Cette interprétation assure la cohérence du droit de l’Union en alignant l’application de la directive 2014/40 sur le cadre général de la surveillance du marché établi par le règlement 2019/1020. Elle offre aux États membres une base juridique solide pour organiser des contrôles à plusieurs niveaux, responsabilisant ainsi l’ensemble des opérateurs économiques, du fabricant au grossiste, et pas uniquement le détaillant. La portée de la décision est donc avant tout opérationnelle : elle légitime une stratégie de contrôle proactive et intégrée sur l’ensemble de la filière.
**B. La garantie affermie de la protection de la santé des consommateurs**
Au-delà de l’aspect technique de la surveillance, la décision de la Cour réaffirme la primauté de l’objectif de santé publique. En permettant aux autorités de retirer du circuit commercial des produits non conformes avant leur mise à disposition finale, la Cour limite concrètement l’exposition des consommateurs à des produits dont la présentation, susceptible d’encourager le tabagisme, est prohibée. La solution ne vise pas seulement à sanctionner une infraction, mais surtout à empêcher la réalisation d’un préjudice potentiel pour la santé publique.

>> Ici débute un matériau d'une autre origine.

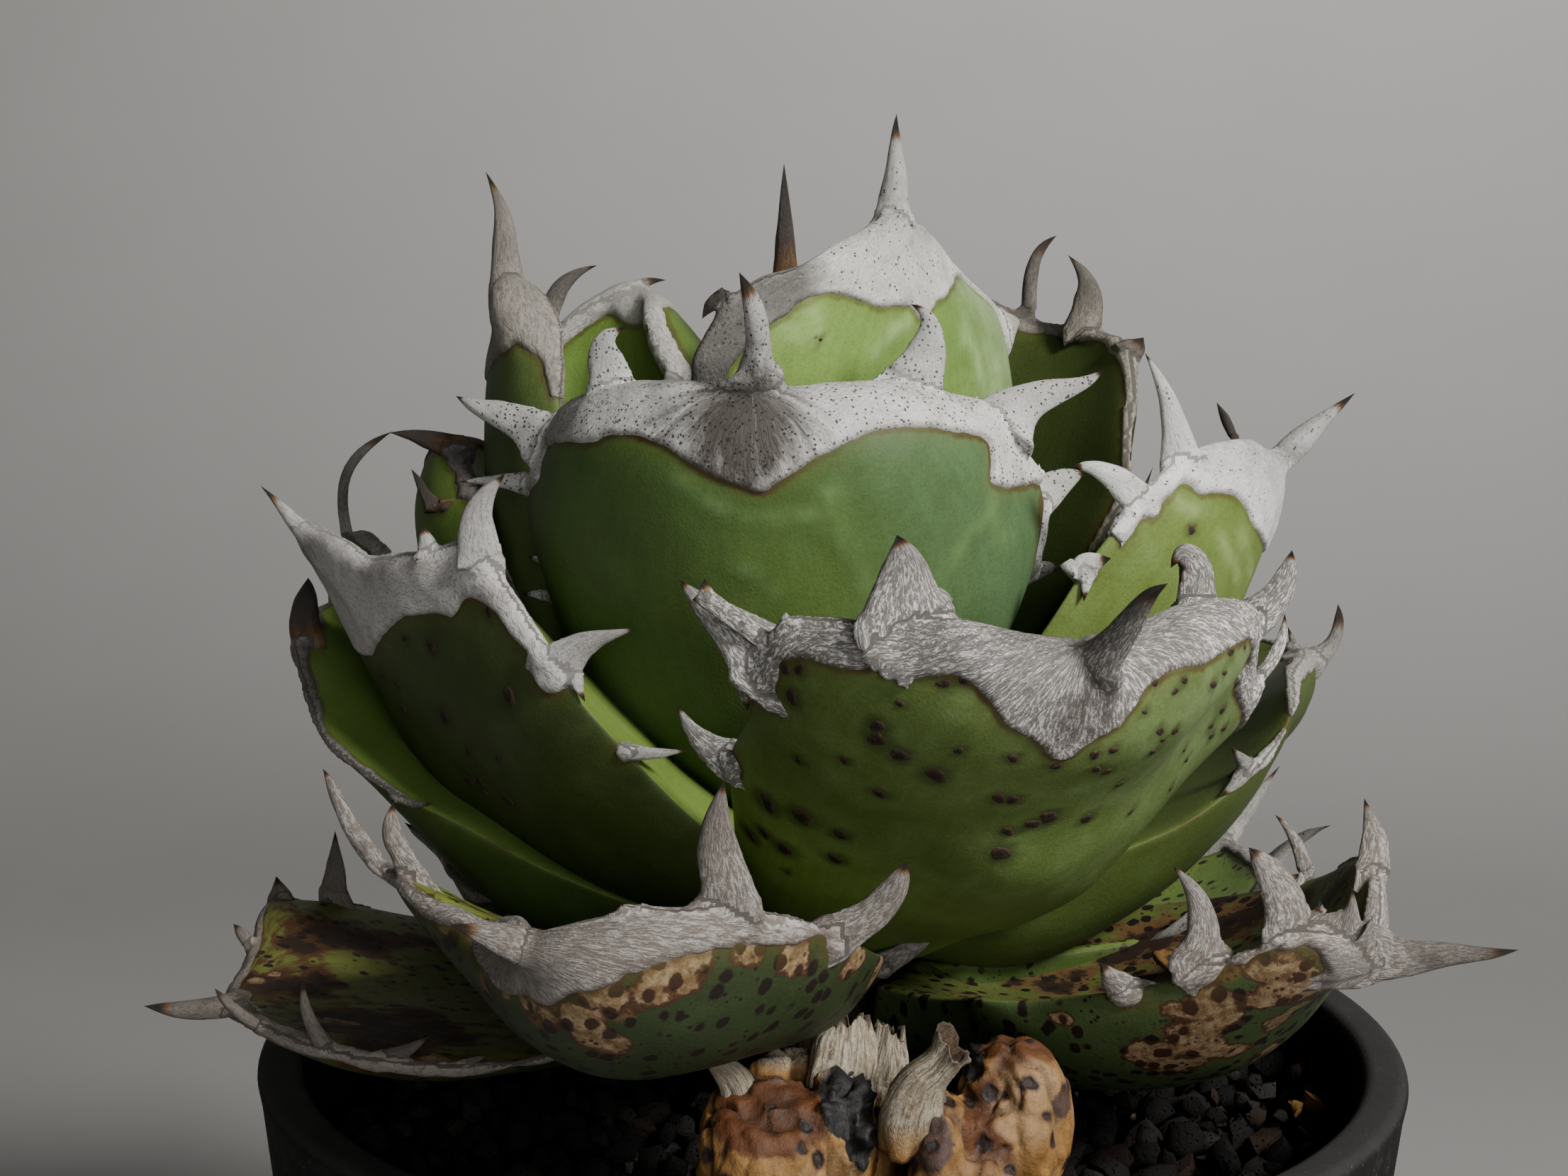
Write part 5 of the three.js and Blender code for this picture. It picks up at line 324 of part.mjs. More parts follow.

Cette jurisprudence a une portée significative pour l’avenir. Elle envoie un signal clair aux opérateurs économiques : la conformité des produits du tabac est une exigence qui s’impose à chaque étape de leur commercialisation. Pour les États membres, elle constitue une incitation à renforcer leurs dispositifs de contrôle en amont, conformément à l’objectif d’un niveau élevé de protection de la santé humaine, « particulièrement pour les jeunes », comme le rappelle la directive elle-même. En définitive, en étendant le périmètre de la surveillance, la Cour de justice fait de l’obligation de contrôle un instrument plus robuste au service d’une politique de santé publique ambitieuse.